Charles A. Davidson
Clinical Assistant Professor
Dr. Charlie Davidson is Clinical Assistant Professor of Clinical Psychology. He received his PhD and MA in Clinical Psychology from the University of Nebraska-Lincoln and his BA in Musical Arts with a minor in Psychology from Vanderbilt University. He completed a clinical internship at V.A. Connecticut Healthcare System – West Haven, a two-year NIMH-funded T32 postdoctoral research fellowship at Yale, and a one-year NIMH-funded postdoctoral research fellowship at Emory University.
Dr. Davidson’s primary clinical training and experience has been in psychiatric rehabilitation and recovery for adults with serious mental illness (SMI) and young people with or at-risk for psychosis. He also works as a generalist, specializing in cognitive-behavioral therapy and related approaches, including skills training, behavioral, motivational, acceptance and commitment, dialectical, and mindfulness-based approaches, with collaboratively tailored goals for behavioral change in personal, social, and functional roles. Dr. Davidson also specializes in group-based therapies. He has a small private practice at the Atlanta Center for Cognitive Therapy, where he is also a co-director for CBT training, an APA accredited continuing education program.

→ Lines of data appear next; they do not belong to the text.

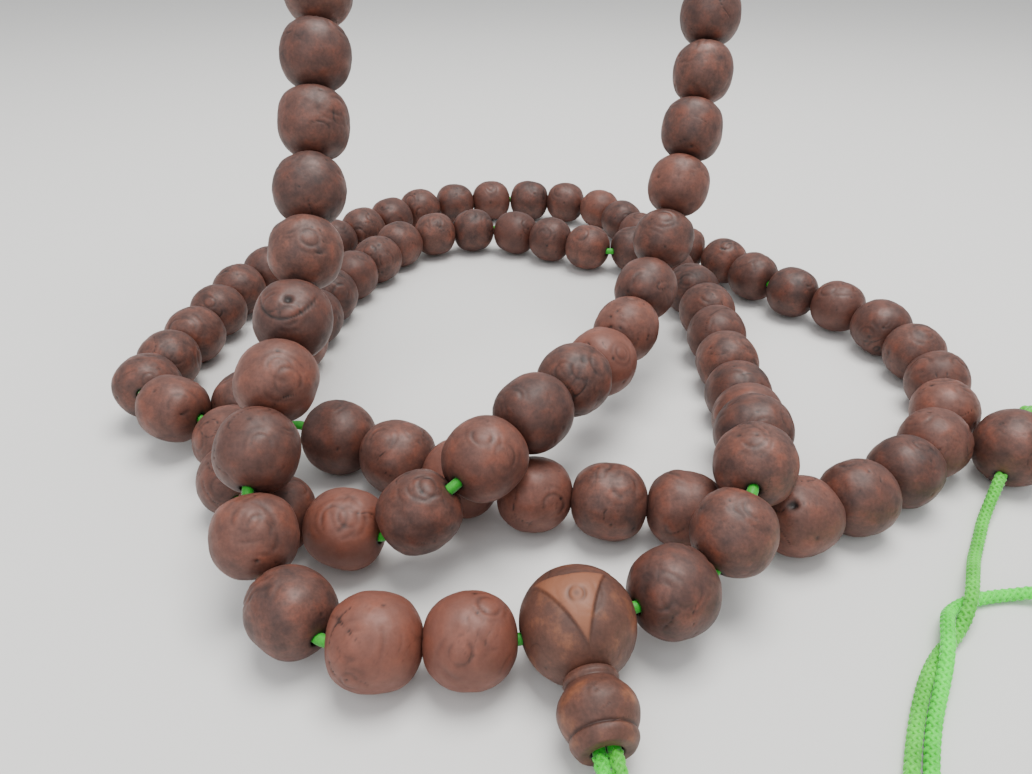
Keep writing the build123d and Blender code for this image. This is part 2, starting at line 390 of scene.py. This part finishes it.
def bead_mesh(
    generator,
    centre,
    axis,
    radius,
    half_length,
    up,
    squareness=2.2,
    tint=None,
    number=0,
    carve=None,
    around=112,
    along=72,
):
    """A bored seed bead's points, faces and tones, as a closed skin with its bore."""
    axis = np.array(axis)
    side = np.cross(axis, (0.3, 0.2, 1))
    side /= np.linalg.norm(side)
    other = np.cross(axis, side)
    first = np.arcsin(MOUTH_RADIUS / radius)
    turns = np.linspace(0, tau, around, endpoint=False)
    tilts = np.linspace(first, pi - first, along)
    tilt, turn = np.meshgrid(tilts, turns, indexing="ij")
    tilt, turn = tilt.ravel(), turn.ravel()
    rounding = np.abs(np.cos(tilt)) ** squareness + np.abs(np.sin(tilt)) ** squareness
    rounding = rounding ** (-1 / squareness)
    outward = np.cos(turn)[:, None] * side + np.sin(turn)[:, None] * other
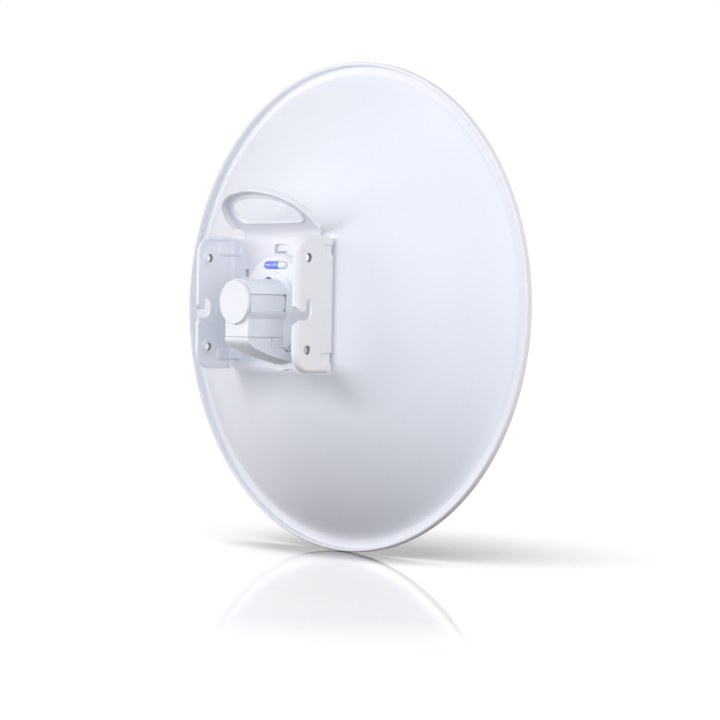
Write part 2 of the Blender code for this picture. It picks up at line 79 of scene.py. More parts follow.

Dr. Davidson has published in peer-reviewed journals, contributed to a book on social cognition and psychosis, and regularly presents at scientific conferences on practical interventions that affect multiple systems and tools to more precisely and comprehensively understand interventions and their targets. His current research projects aim to: 1) use a simulated social exclusion task to understand developmental processes in psychopathology; 2) test the efficacy of sleep-related behavioral experiments designed for psychotherapy or public health interventions; 3) determine the nature and impact of stigmatized beliefs about mental health in general and psychosis in particular on professional and social support; and 4) develop and assess tools designed to track treatment-related change in social cognitive characteristics and abilities, such as attributional biases and emotion recognition.
Dr. Davidson is an active member of the Association for Behavioral and Cognitive Therapies (ABCT), where he is the Treasurer for the Schizophrenia and other Serious Mental Disorders Special Interest Group and a member of the Self-Help Resource Committee.